Марк предложил сходить в театр на следующих выходных! Боже, как же это культурно! Колин завалил меня эсэмэсками с вопросами «Ну че? Как? Трахнула ты его уже или нет?». Господи, как прозаично! Ведь Марк не из тех, кто заваливается в постель с первой встречной. Хотя я очень надеюсь, что после похода в театр что-то из разряда этого произойдет. Ну не скорострельный перепих. Что вы, как можно? Марк слишком воспитан для этого. Нежный и романтичный поцелуй может иметь место, очень на это надеюсь.
Май
Пятница, 3 мая
Сегодня я заявилась к Ханне, давненько мы с ней не напивались по пятницам.

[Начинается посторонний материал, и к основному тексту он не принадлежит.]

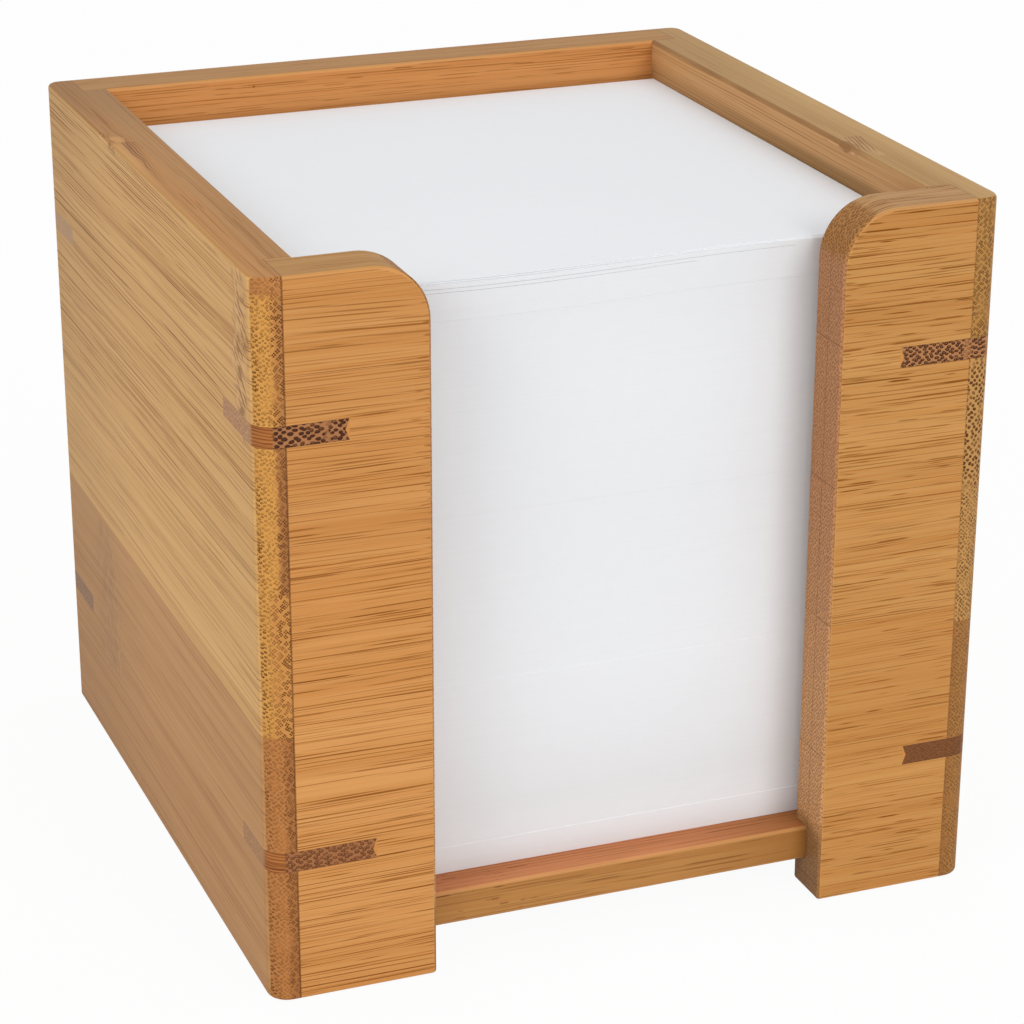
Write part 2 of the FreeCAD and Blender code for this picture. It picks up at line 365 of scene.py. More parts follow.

Как и договаривались, ровно в 7 вечера я стою у дверей ее дома, звоню. За дверью слышу шум-гам, визги-крики, но дверь никто не открыл. Пришлось обойти дом и зайти через черный ход. На кухне, которая раньше всегда была предметом особой гордости Ханны, образцом чистоты и порядка, творился беспредел. В воздухе пахло чем-то горелым, а если конкретнее, то горелым бананом.
Открываю я духовку и вынимаю обугленный брусок. Крики и визги непрерывно доносятся со второго этажа. Я вышла к лестнице и крикнула наверх: «Ханна? Ты там? У вас все нормально?» В этот самый момент из-за клубов дыма, вырвавшихся из духовки, сработала пожарная сигнализация.
Под визг сигнализации наверху появилась Ханна, она повторяла: «Что за адский ад! Это же адский ад какой-то!»
– Ханна?
– Эллен? А ты что здесь делаешь?
– Ханна, сегодня же пятница. Мы же с тобой договорились устроить пятничную попойку, помнишь?
Я пыталась разогнать чад и дым кухонным полотенцем, нашла кнопку сигнализации и отключила ее к чертям.